To cut a long story short, 10.0.5.2 comes packing cutting-edge versions of OpenSearch and Logstash, together offering significant performance improvements over 10.0.1.9 and earlier versions. We've also defined new deployment profiles which allow much greater flexibility and scalability, aiming to suit every business need. For the first time, you can deploy Analytics with up to 8 CPU cores and 64GiB of RAM per node, all of which together should multiply the capacity of the largest system possible in previous releases.
This should give your business more power to do more, with less. However, it's important to understand some key points about pipeline performance, to make sure we're getting the most out of the system.
Key improvements
Let's cut straight to the question "how much faster is the Analytics subsystem of 10.0.5.2 than 10.0.1.9?" The short answer is, a lot faster. First, lets consider only the data store section of the pipeline. In my lab setup, I was able to isolate the data stores in each version and benchmark them running on the same hardware, using Elasticsearch Rally and OpenSearch Benchmark respectively. It's not realistic to give specific numbers here because there are a lot of factors and you may not see the same results. However, all things being equal, document ingestion in 10.0.5.2 at that stage of the pipeline in isolation should be about 20% faster than on 10.0.1.9. How is this achieved? Mainly, we now ship OpenSearch 2.4 as opposed to the older Elasticsearch shipped in 10.0.1.9.

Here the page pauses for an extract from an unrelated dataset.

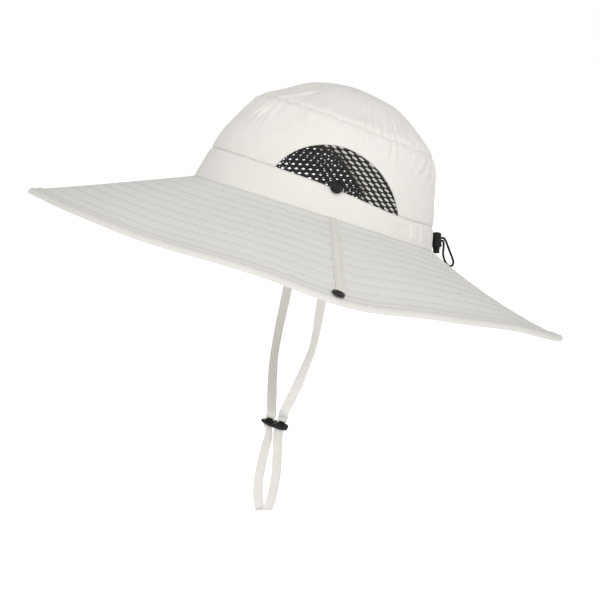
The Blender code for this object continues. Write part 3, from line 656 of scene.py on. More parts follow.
@dataclass(frozen=True)
class RibbedTape:
    """Woven tape or webbing: ribs across the strip with a twill of fine threads."""

    name: str
    colour: str
    shade: str
    rib_mm: float
    cross_mm: float
    roughness: float
    bump_mm: float

    def material(self) -> Material:
        """Builds the tape.

        Returns:
            The material, whose ribs follow the piece's own UV map in metres.
        """
        values = {"Roughness": self.roughness, "Sheen Weight": 0.25, "Specular IOR Level": 0.2}
        made, tree, shader = start_material(self.name, values)
        place = add_node(tree, "ShaderNodeUVMap", {"uv_map": "cloth"}).outputs["UV"]
        apart = add_node(tree, "ShaderNodeSeparateXYZ", inputs={0: place})
        waves = [
            wave_along(tree, apart.outputs[axis], pitch)
            for axis, pitch in (("X", self.rib_mm), ("Y", self.cross_mm))
        ]
        weave = add_node(tree, "ShaderNodeMath", {"operation": "MULTIPLY"}, {0: waves[0], 1: waves[1]})
        ribs = add_node(
            tree, "ShaderNodeMath", {"operation": "MULTIPLY_ADD"}, {0: waves[0], 1: 0.5, 2: weave.outputs[0]}
        )
        position = add_node(tree, "ShaderNodeTexCoord").outputs["Object"]
        cloud = add_node(
            tree, "ShaderNodeTexNoise", inputs={"Vector": position, "Scale": TAPE_CLOUD_SCALE, "Detail": 4.0}
        )
        # Painted light and shade: the colour is lighter on the rib crests and darker in the valleys between
        # them, over the webbing's own uneven tone
        tone = add_node(
            tree, "ShaderNodeMath", {"operation": "MULTIPLY_ADD", "use_clamp": True},
            {0: ribs.outputs[0], 1: -0.18, 2: cloud.outputs["Fac"]},
        )
        colour = add_node(
            tree, "ShaderNodeMix", {"data_type": "RGBA"},
            {"Factor": tone.outputs[0], 6: linear(self.colour), 7: linear(self.shade)},
        )
        tree.links.new(colour.outputs[2], shader.inputs["Base Color"])
        bump = add_node(
            tree, "ShaderNodeBump",
            inputs={"Height": ribs.outputs[0], "Strength": 0.6, "Distance": self.bump_mm / 1000.0},
        )
        tree.links.new(bump.outputs["Normal"], shader.inputs["Normal"])
        return made


@dataclass(frozen=True)
class MouldedPlastic:
    """Moulded plastic, with the fine grain of its spark eroded mould in the highlights."""

    name: str
    colour: str
    roughness: float
    grain_mm: float

    def material(self) -> Material:
        """Builds the plastic.

        Returns:
            The material, whose grain follows Object coordinates.
        """
        values = {"Base Color": linear(self.colour), "IOR": 1.48, "Specular IOR Level": 0.30}
        made, tree, shader = start_material(self.name, values)
        position = add_node(tree, "ShaderNodeTexCoord").outputs["Object"]
        grain = add_node(
            tree, "ShaderNodeTexNoise",
            inputs={"Vector": position, "Scale": 1000.0 / self.grain_mm, "Detail": 2.0},
        )
        spread = add_node(
            tree, "ShaderNodeMapRange",
            inputs={"Value": grain.outputs["Fac"], 3: self.roughness - 0.08, 4: self.roughness + 0.10},
        )
        tree.links.new(spread.outputs[0], shader.inputs["Roughness"])
        bump = add_node(
            tree, "ShaderNodeBump",
            inputs={"Height": grain.outputs["Fac"], "Strength": 0.25, "Distance": 0.00006},
        )
        tree.links.new(bump.outputs["Normal"], shader.inputs["Normal"])
        return made


@dataclass(frozen=True)
class PlainYarn:
    """Spun or knitted yarn with no woven pattern of its own, fuzzy enough to be matt."""

    name: str
    colour: str
    shade: str
    roughness: float
    fibre_mm: float

    def material(self) -> Material:
        """Builds the yarn.

        Returns:
            The material, whose fibres follow Object coordinates.
        """
        values = {"Roughness": self.roughness, "Sheen Weight": 0.15, "Specular IOR Level": 0.3}
        made, tree, shader = start_material(self.name, values)
        position = add_node(tree, "ShaderNodeTexCoord").outputs["Object"]
        fibres = add_node(
            tree, "ShaderNodeTexNoise",
            inputs={"Vector": position, "Scale": 1000.0 / self.fibre_mm, "Detail": 3.0},
        )
        colour = add_node(
            tree, "ShaderNodeMix", {"data_type": "RGBA"},
            {"Factor": fibres.outputs["Fac"], 6: linear(self.colour), 7: linear(self.shade)},
        )
        tree.links.new(colour.outputs[2], shader.inputs["Base Color"])
        bump = add_node(
            tree, "ShaderNodeBump",
            inputs={"Height": fibres.outputs["Fac"], "Strength": 0.5, "Distance": 0.00012},
        )
        tree.links.new(bump.outputs["Normal"], shader.inputs["Normal"])
        return made


Finish = WovenCloth | RibbedTape | MouldedPlastic | PlainYarn

# Polyester microfibre, plain woven and then brushed: soft, matt and nearly white
CROWN_CLOTH = WovenCloth(
    name="brushed_crown_cloth", colour="ece9e4", shade="e3dfd9", thread_mm=0.9, grid_mm=3.6,
    grid_depth=0.10, roughness=0.78, sheen=0.20, bump_mm=0.05, crease_mm=0.5,
)
# Polyester ripstop, woven with a thicker thread every 1.7 mm: matt and a little greyer, and its
# fine grid shows
BRIM_CLOTH = WovenCloth(
    name="quilted_brim_ripstop", colour="e9e7e2", shade="dbd9d4", thread_mm=0.8, grid_mm=1.7,
    grid_depth=0.42, roughness=0.82, sheen=0.15, bump_mm=0.09, crease_mm=0.35,
)
# Microfibre strip, woven plain and folded under an iron: flat and matt, with few creases
BINDING_TAPE = WovenCloth(
    name="folded_binding_cloth", colour="e4e0da", shade="d9d4cd", thread_mm=0.9, grid_mm=3.0,
    grid_depth=0.08, roughness=0.78, sheen=0.20, bump_mm=0.05, crease_mm=0.4,
)
# The same strip, drawn tight round the rim: matt. Its colours are painted a shade darker than the strip's
# all round the rim, as painted shade that tones down the outer roll where it faces the key light
SHADED_RIM_BINDING = WovenCloth(
    name="bias_cut_rim_cloth", colour="e0ddd8", shade="d6d2cc", thread_mm=0.9, grid_mm=3.0,
    grid_depth=0.08, roughness=0.78, sheen=0.20, bump_mm=0.05, crease_mm=0.4,
)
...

That's not all. In addition to upgrading the data store section of Analytics, we also streamlined the entire pipeline and revised memory and CPU allocations in all of our pods to maximise throughput. In particular, we no longer need Kafka or Zookeeper services, since that functionality is now built in to our ingestion service. As a result, in my lab tests and using the n3xc4.m16 profile, passing data through the whole pipeline showed that 10.0.5.2 can ingest data nearly twice as fast as 10.0.1.9!
Even better than that, we have new profiles available including the rather capacious n3xc8.m64. In fact, my testbench system wasn't able to drive this profile all the way to its maximum performance but with sufficiently fast storage, we're confident that this profile will go much faster still.

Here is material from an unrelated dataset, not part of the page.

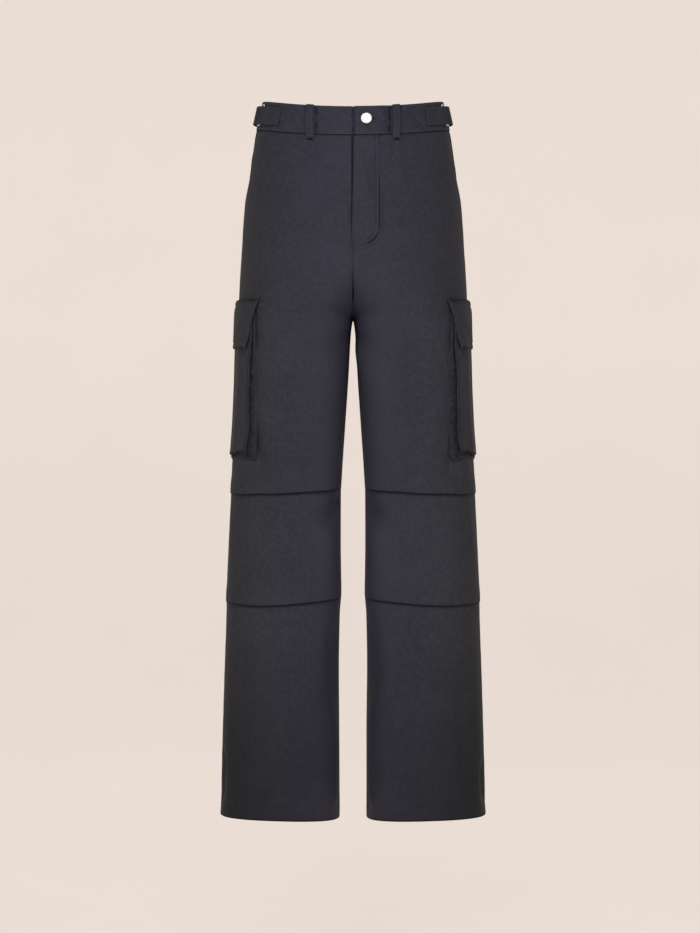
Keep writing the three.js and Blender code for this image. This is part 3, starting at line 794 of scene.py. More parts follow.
def look_of(sizes, slot):
    """The look of a material slot, made once; the frame's own plain colours keep other names."""
    name = f"{slot}_look"
    made = bpy.data.materials.get(name)
    if made:
        return made
    if slot == "twill":
        return twill_look(sizes, name)
    # A darker copy of the twill: painted shade for parts that sit in shadow
    if slot == "twill_painted_shade":
        return twill_look(sizes, name, 0.5)
    if slot == "thread":
        return thread_look(sizes, name)
    if slot == "zip_tape":
        return tape_look(name)
    if slot == "ring_metal":
        return metal_look(name, (0.72, 0.72, 0.72), 0.26)
    return metal_look(name, (0.62, 0.62, 0.63), 0.5)


def panel_outs(level, share, row_out, column_out):
    """Tucks flatten towards the seams, and the middle seam closes where it bends under the body."""
    flat = 0.1 + 1.25 * ease(np.minimum(share, 1 - share), 0.01, 0.25)
    tucks = np.where((level < TUCKS[0]["outer"] + 50) & (level > TUCKS[1]["outer"] - 30), flat, 1)
    bend = ease(level, -262, -290) * (1 - ease(level, -312, -317)) * (share > 0.99)
    return row_out * tucks + column_out * (1 - 0.97 * bend)


def laid_piece(sizes, node, side, height, along, out, thickness, look="twill"):
    """A sheet of cloth over a node of the frame, from its places, all on one side of the body."""
    def outward(row, column):
        return normal_at(side, height[row, column], along[row, column]).tolist()

    kind = "tape" if look == "zip_tape" else "cloth"
    cut = np.stack(np.broadcast_arrays(along, height), axis=-1).astype(float)
    cloth(sizes, f"{node}_{kind}", skin(side, height, along, out), cut, outward, look, thickness,
          node)


def panel(sizes, face, name, side):
    front = face == "front"
    rows = panel_rows(face)
    last = FOLD_EDGE if front and side == SIDES["left"] else MIDDLE_EDGE
    columns = panel_columns(PANEL_WIDTH, FRONT_STEP if front else BACK_STEP, SEAM_EDGE, last)
    level, row_out = rows[:, :1], rows[:, 1:]
    share, inset, column_out = columns.T[:, None, :]
    height, along, relief = panel_place(face, side, level, share)
    edge = panel_outs(level, share, row_out, column_out) if front else row_out + column_out
    laid_piece(sizes, f"{face}_{name}", side, height, TURN[face] * (along + inset), edge + relief,
               sizes.cloth_thickness)


def band_along(side, share, height):
    """Distance along the band, and how far out its lapping end is raised."""
    lap = -FLY_SHORT - 1 if side == SIDES["left"] else BAND_UNDERLAP
    front, back = girth(height, "front", -lap), girth(height, "back", 0)
    along = np.where(share >= 0, share * front, share * back)
    middle = girth(height, "front", 0) - along
    raised = BAND_RAISE if side == SIDES["left"] else 0
    return along, raised * ease(middle, BAND_UNDERLAP + 16, BAND_UNDERLAP + 3)


def loop_dents(side, along, height):
    """The band drawn in beside a front belt loop, and at the end of the buttonhole."""
    beside = girth(height, "front", FRONT_LOOP_X) - along
    inner = bell(beside - 8, 2.6) * ease(height, -26, -10)
    hole = girth(height, "front", BUTTON_X) - BUTTONHOLE_END - along
    slit = 1.3 * bell(hole, 2.4) * bell(height + BUTTON_DOWN, 1.8)
    sides = (1.5 * bell(beside + 8, 3.2) + 1.0 * inner) * ease(height, 0, -4)
    return (sides + slit * (side > 0)) * (along > 0)


def waistband(sizes):
    """One strip from the lapping end round the back to the underlap, rounded at its four edges."""
    rows = np.array([
        (-40.2, -1.0), (-40.9, -0.4), (-41, 0.2), (-40.6, 0.65), (-39.6, 0.8), (-38.2, 0.72),
        *[(level, BAND_OUT) for level in stepped(-36, -4.6, 2.0)],
        (-3.2, 0.74), (-2.0, 0.8), (-0.9, 0.7), (-0.25, 0.35), (0, -0.3), (-0.25, -0.95),
        (-0.9, -1.3), (-2, BAND_IN),
        *[(level, BAND_IN) for level in stepped(-6, -36, 5)], (-39.8, -1.35), (-40.8, -1.1)])
    level, row_out = rows.T
    steps = stepped(1, -1, 2 / BAND_COLUMNS)
    path = [(SIDES["left"], share) for share in steps]
    path += [(SIDES["right"], -share) for share in steps[1:]]
    points = np.empty((len(rows), len(path), 3))
    cut = np.empty((len(rows), len(path), 2))
    cut[:, :, 1] = level[:, None]
    run = 0.0
    for k, (side, share) in enumerate(path):
        along, raised = band_along(side, np.full(len(rows), share), level)
        wave = 0.45 * ripple(np.full(len(rows), run), 62, 0.8) + 0.3 * ripple(level + run, 27, 2)
        wave = 2.1 * wave * ease(-level, 0, 12) * ease(-level, 42, 30)
        wave = wave - loop_dents(side, along, level)
        if side == SIDES["right"]:
            wave = wave - 2.2 * ease(girth(level, "front", 0) - along, 3.0, 0.6)
        squeeze = (0.35, 0.85, 1)[min(k, len(path) - 1 - k, 2)]
        points[:, k] = skin(side, level, along, mix(-0.3, row_out, squeeze) + raised + wave)
        if k:
            run += float(np.linalg.norm(points[20, k] - points[20, k - 1])) / MM
        cut[:, k, 0] = run

    def outward(row, column):
        side, share = path[column]
        along, _ = band_along(side, np.array([share]), np.array([-20.0]))
        return (normal_at(side, np.array([-20.0]), along)[0] * -1).tolist()

    cloth(sizes, "waistband_cloth", points, cut, outward, "twill", 0.7, "waistband")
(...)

Understanding pipeline performance and bottlenecks
To really dig into these performance improvements, lets take a few minutes to orient ourselves so we know what we're talking about and why it's important. I'm mainly going to talk about ingestion pipeline performance rather then search performance, just because in this type of application, you tend to care more about performance when storing data than when retrieving it.

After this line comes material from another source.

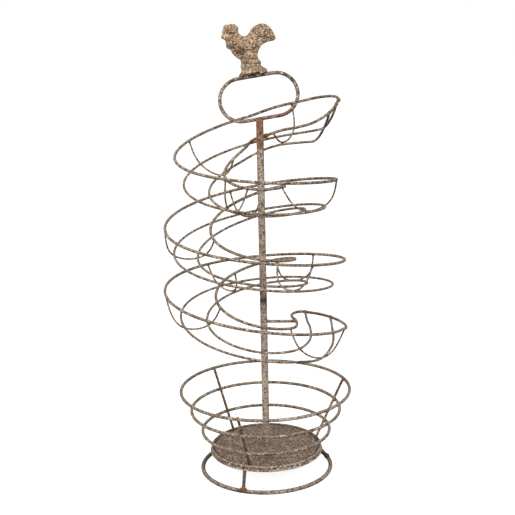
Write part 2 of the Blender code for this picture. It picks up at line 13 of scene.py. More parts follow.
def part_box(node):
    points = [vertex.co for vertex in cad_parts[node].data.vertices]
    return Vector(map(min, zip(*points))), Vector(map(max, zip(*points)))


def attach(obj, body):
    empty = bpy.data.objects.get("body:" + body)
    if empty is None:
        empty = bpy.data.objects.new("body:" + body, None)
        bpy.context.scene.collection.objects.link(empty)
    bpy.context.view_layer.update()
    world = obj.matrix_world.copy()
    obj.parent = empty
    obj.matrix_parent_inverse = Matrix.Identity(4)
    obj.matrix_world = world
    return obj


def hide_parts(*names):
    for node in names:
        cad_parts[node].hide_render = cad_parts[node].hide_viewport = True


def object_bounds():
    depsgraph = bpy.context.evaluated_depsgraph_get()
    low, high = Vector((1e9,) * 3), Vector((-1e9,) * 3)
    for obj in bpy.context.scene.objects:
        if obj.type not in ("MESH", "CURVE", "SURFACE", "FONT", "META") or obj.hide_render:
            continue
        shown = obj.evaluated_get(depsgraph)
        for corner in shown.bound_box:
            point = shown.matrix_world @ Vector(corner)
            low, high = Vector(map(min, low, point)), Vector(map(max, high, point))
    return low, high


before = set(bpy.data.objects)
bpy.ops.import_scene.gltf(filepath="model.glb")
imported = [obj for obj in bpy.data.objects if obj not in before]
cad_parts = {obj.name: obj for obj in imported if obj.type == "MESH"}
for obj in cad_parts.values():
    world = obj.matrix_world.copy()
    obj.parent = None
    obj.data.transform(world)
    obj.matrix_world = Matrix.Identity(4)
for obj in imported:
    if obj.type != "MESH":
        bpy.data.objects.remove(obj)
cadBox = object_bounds()
mm = 0.001
postLow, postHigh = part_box("centre_post")
postAxis = Vector(((postLow.x + postHigh.x) / 2, (postLow.y + postHigh.y) / 2, 0))


def linear(hexColour):   # sRGB hex to the linear colour that the shader takes
    parts = [int(hexColour[k:k + 2], 16) / 255 for k in (1, 3, 5)]
    return (*[p / 12.92 if p <= 0.04045 else ((p + 0.055) / 1.055) ** 2.4 for p in parts], 1)


def addNode(tree, kind, values=None, links=None, **settings):
    node = tree.nodes.new(kind)
    for name, value in settings.items():
        setattr(node, name, value)
    for socket, value in (values or {}).items():
        node.inputs[socket].default_value = value
    for socket, source in (links or {}).items():
        tree.links.new(source, node.inputs[socket])
    return node


# ---------- worn paint

# Clouds of colour lie over the ground, then pale specks, stains and dark specks. Each has its colour,
# the size of its patches in mm, where its noise starts and is full, and how much of it shows. Real
# specks are under 1 mm, and are drawn at 2 to 3 mm so that they show at this size.
wirePaint = {
    "name": "distressedBrownPaintOnDrawnWire",   # matt, gritty, paler on top with dust and painted highlight, darker below with painted shade
    "ground": "#8c7767",
    "clouds": (("#a8937f", 22.0, 0.42, 0.58, 0.85),
               ("#80593f", 12.0, 0.52, 0.61, 0.75)),
    "specks": (("#e6d8c6", 3.3, 0.53, 0.58, 0.90),
               ("#47352a", 3.6, 0.52, 0.58, 0.90),
               ("#1d140e", 2.8, 0.56, 0.61, 0.95)),
    "dustAndHighlight": 0.28, "underside": 0.75, "grain": 2.4, "bump": 0.8}
shadedPaint = {
    "name": "shadedSootyBrownPaintOnDrawnWire",   # the same paint darker, as painted shade and dark dried wash, on legs and uprights
    "ground": "#66533f",
    "clouds": (("#7e6b59", 22.0, 0.44, 0.60, 0.8),
               ("#6b472c", 12.0, 0.52, 0.64, 0.7)),
    "specks": (("#b9a48c", 3.1, 0.55, 0.61, 0.8),
               ("#3c2d20", 3.2, 0.50, 0.58, 0.85),
               ("#1a120c", 2.8, 0.56, 0.62, 0.90)),
    "dustAndHighlight": 0.18, "underside": 0.5, "grain": 2.4, "bump": 0.8}
postPaint = {
    "name": "distressedBrownPaintOnSteelTube",   # as the wire, with broader clouds of colour
    "ground": "#a08c7b",
    "clouds": (("#baa593", 34.0, 0.42, 0.58, 0.85),
               ("#8a6c57", 12.0, 0.52, 0.62, 0.60)),
    "specks": (("#ddcdbb", 2.9, 0.51, 0.58, 0.85),
               ("#5c4637", 2.9, 0.53, 0.59, 0.85),
               ("#2c2018", 2.4, 0.58, 0.63, 0.90)),
    "dustAndHighlight": 0.1, "underside": 0.3, "grain": 2.2, "bump": 0.8}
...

So what is the Analytics data ingestion pipeline and what determines how well it performs? Simply put, the Analytics pipeline is a series of computing modules, defined as parts of a cluster, that pass data messages from one module to another in sequence, as water flows through a pipe. When an API call happens, the IBM DataPower gateway passes information about the call to our data ingestion pod, which runs the industry standard Logstash software. That optionally buffers the message (see the docs for details on using persistent queues) and attempts to pass it to the data store, which then indexes all the messages and writes them to backend storage in such a way that we can easily retrieve them later.
Therefore we have a chain of processes, one after the other, each one in its own container. The upshot of all this is that any one link in the chain can act as a bottleneck if it is slower than all the others, thereby reducing the throughput of the pipeline to that of the slowest part - just as the narrowest part of a water pipe determines how much water can flow through the whole length.
This is very important to understand before moving on to try to quantify how fast our Analytics system will go, because if you upgraded from 10.0.1.9 or 10.0.4.0 to the latest version and saw no improvements, then you would rightly be disappointed. In that case, you would need to look at your API gateway, your virtualisation infrastructure, your storage solution and so on. I'll give some hints on what to look at in this situation at the end of this blog.
Additional considerations affecting performance
Even with the switch to OpenSearch, we see the same limitations on ingestion capacity with ElasticSearch (up to and including version 7.x) - that is the memory overhead of sharding. If you aren't familiar with sharding, put simply the data store needs to spread its indices across multiple fragments in order to provide redundancy and improve search performance. Sharding is good for our data, however shards do come with overheads, particularly the memory which is used by the data store to keep track of said shards.
A key point here is *peak* throughput capacity as opposed to *sustained* throughput capacity. As an illustration, if you were storing 50,000,000 API events every day using a single node, since our default rollover document count is 25,000,000 we would end up with 2 rolled over indices created per day. We then have 5 shards per index and assuming we keep rolled over indices for 30 days, that gives us a grand total of 300 shards in play at one time. The ES docs recommend no more than 20 shards per GiB of heap memory, that would require 15 GiB of heap. That represents a relatively heavy workload but would fit within allocation of our m32 profiles - but if the event rate were doubled, which may be achievable depending on hardware or infrastructure performance, then we might need to go up to the next profile option to have enough *memory* to handle the doubling of shards in a sustainable way. However, peak throughput can be higher for some period as long as it averages out to around the same over a day or a week. You could also try pushing the 20 shards per GiB limit, to see how your system performs, since it is only a guideline and the optimal figure will depend on many factors.
Alternatively or additionally, we can change the rollover and retention settings following the documentation. Depending on the exact use case, we could push minimum age to 7 days and rely solely on document count (defaults to 25 million) to rollover our indices. This should reduce the shard overhead going forward, assuming the daily number of new documents is less than 25 million. You can also consult the AWS OpenSearch docs as there is significant commonality between that and API Connect Analytics.
Summary and takeaways
- Analytics in APIC 10.0.5.2 contains updated technology and streamlined resource utilisation, which lends itself to much better ingestion performance than previous versions.
- Sharding is a good thing and necessary - but over-sharding can adversely affect the sustainability of heavy ingestion loads. So rather than relying on default settings, always review the rollover and retention settings in analytics to make sure you have a good balance.
- Performance can also be heavily impacted by backend storage solutions that rely on spinning disk, as well as other infrastructure issues like CPU contention, so it's difficult to give projected figures for performance.
- If you have reached the capacity of your analytics system, you can consider upgrading to one of the newer performance profiles available.